• [Requirement]: Find the line that contains "Turn this picture". Repeat that line and all lines following it, exactly, through the end of the listing below.

• [Material for this task]:
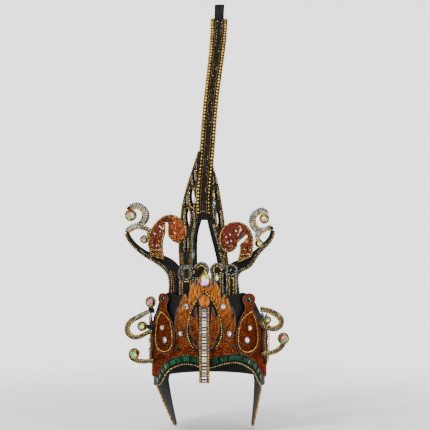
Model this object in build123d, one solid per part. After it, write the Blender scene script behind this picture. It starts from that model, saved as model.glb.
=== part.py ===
from build123d import *

import math
import os
from typing import NamedTuple

# Carnival headdress: a stiffened black cap carries a copper leaf diadem with side lobes, a pair of openwork
# legs that hold a tall swept spire, two arms that end in curls, paisley scrolls, and side scrolls, all
# trimmed with bead strings and cut stones.
#
# Frame: the origin is where the inside top of the cap sits on the crown of the head. +Z is up and the face
# looks along -Y. All lengths are in millimetres. A front outline is drawn in X and Z and seen along +Y.

# Cap: an elliptic wall with a dome and two ear flaps
HEAD_HALF_WIDTH = 85.5
HEAD_HALF_DEPTH = 102.0
CROWN_RISE = 50.0
CAP_WALL = 3.0
RIM_DROP = 96.0
NAPE_DROP = 88.0
FLAP_DROP = 170.0
FLAP_TOP_FRONT = -12.0
FLAP_TOP_BACK = 58.0
FLAP_TIP_Y = 22.0
FLAP_TIP_WIDTH = 17.0
FLAP_TAPER_X = 21.0
FLAP_TAPER_Y = 14.0
FLAP_SHIFT = 6.5

# Clearance between pieces that sit on each other
SEAT_GAP = 0.25

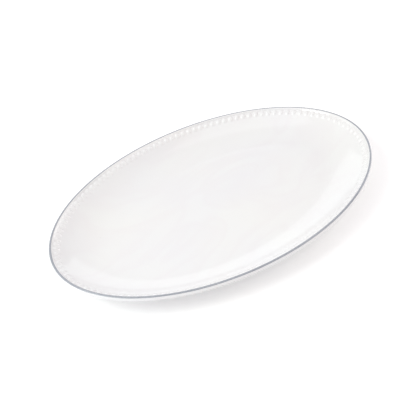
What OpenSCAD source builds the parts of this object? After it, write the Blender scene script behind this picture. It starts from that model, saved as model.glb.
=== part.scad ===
// China serving platter: a one-piece oval dish of white glazed china with a
// raised row of beads inside the lip, a painted line along the lip and a plain
// oval foot ring. Millimetres. +X runs along the length, +Z is up, and the foot
// ring's bearing face lies at z = 0.
//
// The outline is an oval of eight circular arcs that follows an ellipse. Every
// border section is one closed profile swept round each arc's own centre, so the
// border keeps one width all the way round.

/* [Outline] */
// Radius of the two end arcs
end_radius = 96; // [80:0.5:120]
// Radius of the four arcs between the ends and the sides
shoulder_radius = 167.5; // [130:0.5:200]
// Radius of the two side arcs
side_radius = 255; // [200:0.5:320]

/* [Dish] */
// Height from the bearing face to the top of the lip
height = 27; // [20:0.5:36]
// Height of the floor's upper face
floor_top = 7.6; // [6:0.1:11]
// Thickness of the china
china = 4.4; // [3:0.1:6]
// Radius of the cove that joins the floor to the border
cove_radius = 72; // [50:1:90]
// Radius of the rounded top of the lip
lip_radius = 1.7; // [1.2:0.1:2.2]
// Radius of the rounded lower edge outside the lip
heel_radius = 1.8; // [1:0.1:2.2]

/* [Foot ring] */
// Distance from the outline to the ring's outer face at its root
foot_inset = 43.5; // [40:0.5:45]
// Width of the ring at its root
foot_root = 7.6; // [6:0.1:8.4]
// Width of the flat bearing face
foot_face = 3.2; // [2.5:0.1:4]
// Radius of the ring's rounded lower corners
foot_corner = 0.9; // [0.5:0.1:1.2]

/* [Beads] */
// Beads on each quarter of the outline
beads_per_quarter = 32; // [24:1:40]
// Distance down the border's slope from the lip to a bead's middle
bead_drop = 5.7; // [4:0.1:6.5]
// Length of a bead along the slope
bead_length = 7.2; // [5:0.1:8]
// Width of a bead round the border
bead_width = 5; // [4:0.1:6]
// Height of a bead above the border
bead_rise = 1; // [0.8:0.1:2]
// Narrow end's radius as a share of the wide end's
bead_taper = 0.9; // [0.6:0.01:0.95]
// Depth of a bead's root in the border
bead_root = 0.25; // [0.1:0.05:0.5]

/* [Painted line] */
// Thickness of the painted line over the lip
line_thick = 0.25; // [0.15:0.05:0.4]
// Angle on the lip where the line starts, from straight outward
line_from = 38; // [0:1:60]
// Angle on the lip where the line ends, inside the crest
line_to = 112; // [80:1:130]

/* [Hidden] */
$fn = 200;
big = 500;

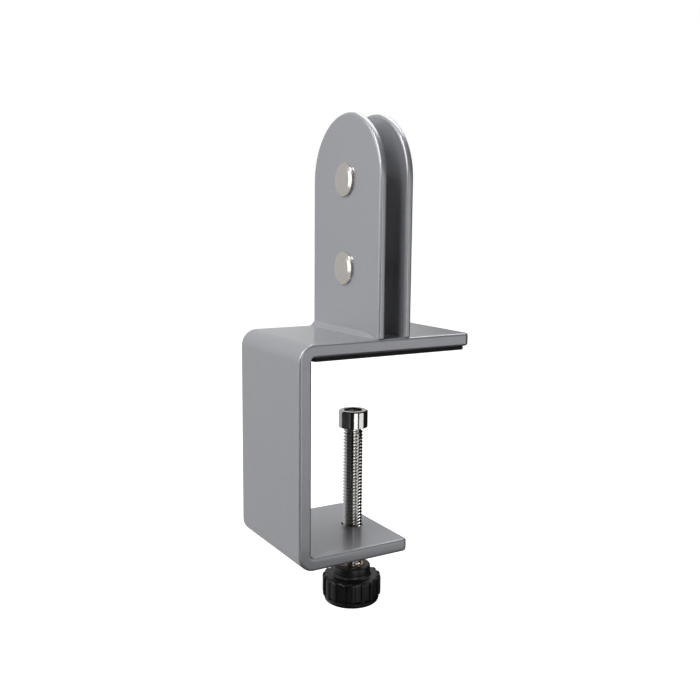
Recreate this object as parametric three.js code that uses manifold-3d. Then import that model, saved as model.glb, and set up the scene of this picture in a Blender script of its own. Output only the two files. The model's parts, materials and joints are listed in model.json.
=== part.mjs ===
// Desk-edge clamp for an upright screen panel: a bent flat-bar C clamp, two round-topped plates
// welded across its upper arm, and a clamp screw with a fluted knob in its lower arm.
//
// Lengths are in millimetres. The origin is where the clamp screw's axis meets the underside of
// the desk pad. +X runs from the web towards the arm tips, +Y along the desk edge, +Z up.

import * as THREE from "three";
import { mergeVertices } from "three/addons/utils/BufferGeometryUtils.js";
import Module from "manifold-3d";

const wasm = await Module();
wasm.setup();

// Clamp strap: 60 x 6 flat bar bent into a C.
const WIDTH = 60;
const STRAP_THICKNESS = 6;
const STRAP_HEIGHT = 100;
const UPPER_ARM_LENGTH = 90;
const LOWER_ARM_LENGTH = 56.5;
const BEND_INNER_RADIUS = 1.6;
const STRAP_EDGE_ROUND = 1.3;
const UPPER_TIP_RADIUS = 3.2;
const LOWER_TIP_RADIUS = 2.2;
const SCREW_FROM_WEB = 44.5;

// Upright plates and the panel slot between them.
const PLATE_THICKNESS = 3.5;
const PLATE_HEIGHT = 99.5;
const PLATE_EDGE_ROUND = 1.5;
const FRONT_PLATE_FROM_WEB = 39;
const SLOT_WIDTH = 10.2;

// Weld beads along the outer foot of each plate.
const BEAD_LEG = 3;
const BEAD_END_GAP = 6;
const BEAD_TAPER = 10;
const BEAD_TIP_SHARE = 0.04;
const BEAD_HOLLOW = { out: 0.42, up: 0.55 };
const BEAD_RIPPLE = 0.04;
const BEAD_RIPPLE_PITCH = 2.4;
const BEAD_STATIONS = 44;

// Pad under the upper arm.
const PAD_THICKNESS = 1.8;
const PAD_SIDE_INSET = 1.3;
const PAD_TIP_INSET = 2.6;
const PAD_CORNER_RADIUS = 1.2;
const PAD_EDGE_ROUND = 0.25;

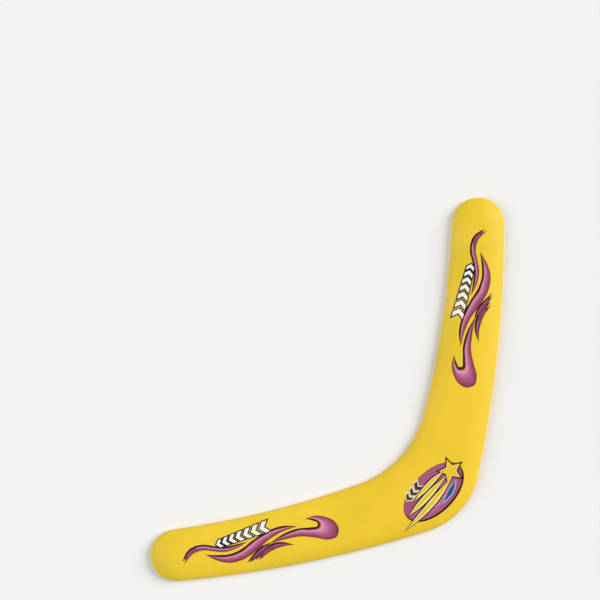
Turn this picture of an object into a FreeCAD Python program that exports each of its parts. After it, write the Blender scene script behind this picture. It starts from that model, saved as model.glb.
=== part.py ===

• [Written solution]:
Turn this picture of an object into a FreeCAD Python program that exports each of its parts. After it, write the Blender scene script behind this picture. It starts from that model, saved as model.glb.
=== part.py ===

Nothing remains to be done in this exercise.